I recently received a comment on a posting on my Port Rowan layout blog that suggested that I should add more industries and switching opportunities to the layout. I believe the reader is concerned that there will not be enough for visiting operators to do during sessions.
It’s a fair observation so I thought I would address it in a posting.
The truth is, I have thought a lot about the operating potential of this layout. In fact, I started thinking about it even before I started building the layout, just over a year ago. I chose the prototype I did – after much consideration – because Port Rowan offered engaging opportunities for realistic, satisfying operation while fitting in my layout room.

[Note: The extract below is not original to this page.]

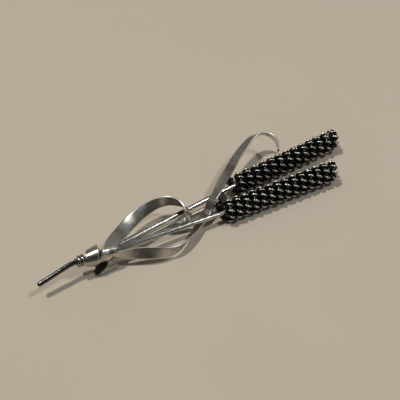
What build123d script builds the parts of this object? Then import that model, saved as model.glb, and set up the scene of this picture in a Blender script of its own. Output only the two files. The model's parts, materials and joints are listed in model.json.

My experience with my previous layout – a Maine two-foot gauge line in O scale – confirmed for me that a lot of satisfying operation can be had on a layout with relatively few sidings and spurs. It’s my experience – having built a number of layouts for myself over the years, and having helped design, build and operate dozens more – that a complex design often adds construction and maintenance headaches without adding much by way of operating fun. In extreme cases, additional trackage may actually reduce the amount of operating fun by reducing the need for careful planning before starting to switch a customer.
“Careful planning” is a phrase that needs defining. This is not the type of planning required to master a switching puzzle, such as the Time Saver. I am not at all in favour of switching puzzles on layouts – and neither are prototype railroads, which do everything they can to avoid them.
But prototype railroads make do with as few tracks as possible, because every additional switch is an additional cost to maintain, and another opportunity for a derailment. For example, instead of adding a second track to serve an industry, an existing spur may be extended. Spotting order – the arrangement of the cars, in order, before shoving them into the spur – then becomes important.
There’s a lot more operation on my Port Rowan layout than at first appears. Almost every siding and spur on the layout does double-duty – from the three- and four-spot team tracks in St. Williams and Port Rowan to the end of track at Port Rowan, which also doubles as the spur for the JC Backhouse feed mill.
(Click on the plan to open a larger version in a separate window.)
Assessing the operating potential of any layout based solely on the number of spurs and sidings drawn on the plan also ignores the reality that switching even a single spur is a lot more involved than throwing the switch and banging the car into place. It’s only through studying the prototype and how it worked that the full potential of any layout is revealed.
For starters, there’s proper operation of a steam locomotive. I have been fortunate enough to experience this first-hand, having volunteered as a fireman during Santa Fest and Polar Express events at the Maine Narrow Gauge Railroad Museum in Portland.
Understanding how a locomotive works has absolutely changed how I approach the hobby. It has affected how I set up the various functions, variables and performance characteristics of sound decoder-equipped models. And it has affected how I operate those models. This has extended the amount of time it takes to perform even simple switching moves in St. Williams and Port Rowan.
Working those events in Maine also gave me a real appreciation for the roles that various crew members play to build a train and get it over the line. Safety trumps speed, every time. Crews consult to plan their moves before the throttle is cracked. Those on the ground confirm that they have the attention of those in the cab before they step between freight or passenger cars to do their work. And so on. Again, on the layout this attention to modelling the jobs of railroading – a phrase I first heard from Layout Design SIG founder Doug Gurin – adds time to any operating session.
Those who want to build their knowledge of how to translate prototype operations to a layout do not have to join a steam crew at a museum – especially if they’re interested in replicating more contemporary operations on their layouts. It’s as easy as standing trackside – on public property and at a safe distance, of course – and watching a real train crew do their work. If you’re looking for a primer on what to expect before you head trackside, I highly recommend the book How to Operate a Modern Era Switching Layout by Lance Mindheim. (Visit Lance’s online bookstore for information on ordering.) Lance presents a compelling case for an alternative to the more is better philosophy of layout design and operation.
The point Lance makes – and I agree – is that “more track, more industries” does not necessarily translate into more operating satisfaction. But an understanding of how real train crews perform their duties does – every time.
Back in the 1950s world of Port Rowan that I am recreating in my layout room, I have already run a number of operating sessions on the layout – with friends and by myself – and I’m more than satisfied with how the layout comes to life during these sessions. I continue to explore ways to enhance these sessions – not by adding track and industries, but by focussing on modelling the jobs of railroading in 1:64.